Why Less PT Is Better
One PT visit that changes your mindset is worth more than five where you’re given exercises and passive treatment.
I believe most providers genuinely want to help their patients — but the system they work in often prevents them from delivering care that truly helps. I’ve heard it so many times:
“I only saw the doctor for five minutes, and they just told me to go to therapy.” Or something similar.
What’s the point of going if no one takes the time to explain what’s wrong or what to do about it?
Then in therapy, you’re handed a list of exercises… but there’s often no real conversation about how to adjust your training. No guidance on how to keep running or maintain fitness without making things worse.
That’s what runners need most: a way to keep moving forward while they recover. Too often, it’s completely missing.
The Problem With More PT Visits
In most physical therapy models, more visits are seen as better.
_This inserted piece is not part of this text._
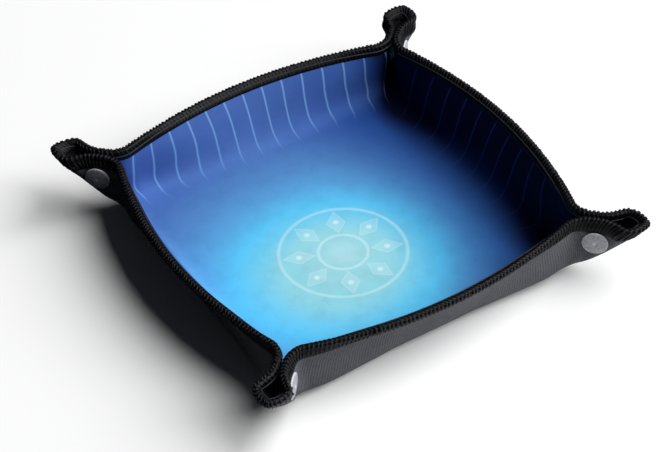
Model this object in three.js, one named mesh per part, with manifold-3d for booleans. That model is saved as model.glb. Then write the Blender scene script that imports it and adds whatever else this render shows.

The assumptions go something like this:
More therapy = faster healing
You come in at least once per week
You require supervision, constant exercise tweaks, and hands-on care to make progress
But in reality, more visits often just mean more of the same.
Here’s what that usually looks like:
Passive treatments that feel good in the moment, but leave you dependent on the therapist
A list of exercises, but no real plan for how to train, stay fit, or keep running safely
Doing the same things in therapy you did last week
Minimal strategy around your return to running or long-term management
Of course, some patients do benefit from regular supervision — like those who are anxious, high performers, recovering from surgery, or people just learning how to exercise for the first time. But for most runners, more visits just take up more of your time.
Why Less Makes More Sense
Runners are doers
They’re motivated, they follow plans very well, and they crave context. Most don’t want hand holding, they want to know what’s wrong and how to get better.
Recovery takes time and visits need space between them to work
When your plan revolves around progressive load (which it should), you need time between visits to let things unfold. Weekly check-ins often interrupt the process rather than help it.
It respects your time and reinforces your independence
No one I know wants to be injured and spending their valuable free time in a therapy clinic.
What That Looks Like in Practice
In my practice, most runners check in every 2 to 4 weeks, unless they clearly need or want more structured help. We meet when something is ready to change. Each visit is built around a few core goals:
Clarifying your pain and injury — what it is, what it isn’t, and how to work with it
Zooming out from exercises to the bigger-picture framework of your rehab
Designing a running progression that fits your injury, your training, and your goals
Building your confidence in a plan you can actually follow
In between visits, you’re moving forward with momentum, and you have support when you need it.
Is This Model Right for Everyone? No.
Some people do need more frequent support — especially after surgery, with complex pain, or if they’re new to exercise. And that’s completely valid. But many runners I work with aren’t looking for weekly appointments or constant supervision — they’re looking for clarity, a roadmap, and the freedom to move forward on their own. If that sounds like you, this model probably fits.